Rz. 76

Eine weitere Möglichkeit ist die Anrufung der sog. Gutachterkommissionen/Schlichtungsstellen der Landesärztekammern. Die Gutachter- und Schlichtungsstellen sind ein Gremium aus medizinischen und juristischen Fachleuten in einem nicht justizförmigen Verfahren, nur ihrem Gewissen verpflichtet, d.h. nicht weisungsgebunden. Patientenorganisationen, Verbraucherschutzeinrichtungen, Krankenkassen oder Rentenversicherungsträger als involvierte Leistungsträger sind nicht vertreten. Es ist kein Schiedsverfahren (Kommission hat keine Befugnisse, eine verbindliche Entscheidung zu treffen): Aufgabe ist es, eine gütliche Einigung zwischen den Parteien zu erwirken. Der ordentliche Rechtsweg ist damit nicht ausgeschlossen. Die Beteiligten dieses Schlichtungsverfahrens unterwerfen sich freiwillig. Stimmt der Arzt nicht zu, gibt es kein Schlichtungsverfahren. Beteiligte können, je nach Statut, von Bundesland zu Bundesland unterschiedlich, Ärzte und Krankenhausträger sein. Nicht beteiligt wird das nicht-ärztliche Personal wie z.B. Hebammen, Krankenschwestern, Anästhesiepfleger usw. Das Verfahren ist kostenfrei; die Kosten für die gutachterliche Überprüfung des Behandlungsgeschehens auf mögliche Behandlungsfehler übernimmt die Kommission.

Nicht alle medizinischen Sachverhalte eignen sich für ein Schlichtungsverfahren:

Geht es um die Frage einer Aufklärungspflichtverletzung, bei der im Rahmen einer streitigen Verhandlung durch entsprechend umfangreiche Beweisaufnahme und Anhörung einzelner Zeugen der Sachverhalt aufgeklärt werden muss, ist eine Aufklärung im Rahmen des verkürzten Schlichtungsverfahrens nicht sinnvoll. Die Frage, ob eine nicht ausreichend dokumentierte Aufklärung tatsächlich erfolgt ist, lässt sich letztlich nur durch Anhörung, Parteivernehmung etc. im Rahmen eines Zivilprozesses klären.

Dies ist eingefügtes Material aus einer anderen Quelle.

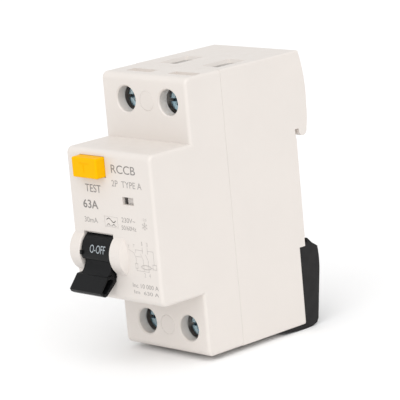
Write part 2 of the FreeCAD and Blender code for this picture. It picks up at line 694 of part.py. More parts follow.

In den Fällen, in denen Krankenunterlagen lückenhaft, unvollständig usw. sind, macht es keinen Sinn, ein Schlichtungsverfahren anzustrengen: Die Gutachterkommissionen schließen solche Lücken gerne auf der Grundlage der ärztlichen Stellungnahmen. Aufklärungs- und Organisationsrügen sowie die von der Rechtsprechung entwickelten Beweisregeln bleiben häufig unberücksichtigt.[224]

[224] A.A. Neu, Das medizinische Gutachten im Arzthaftungsverfahren – Qualitätskriterien aus juristischer Sicht, Diss. 2014.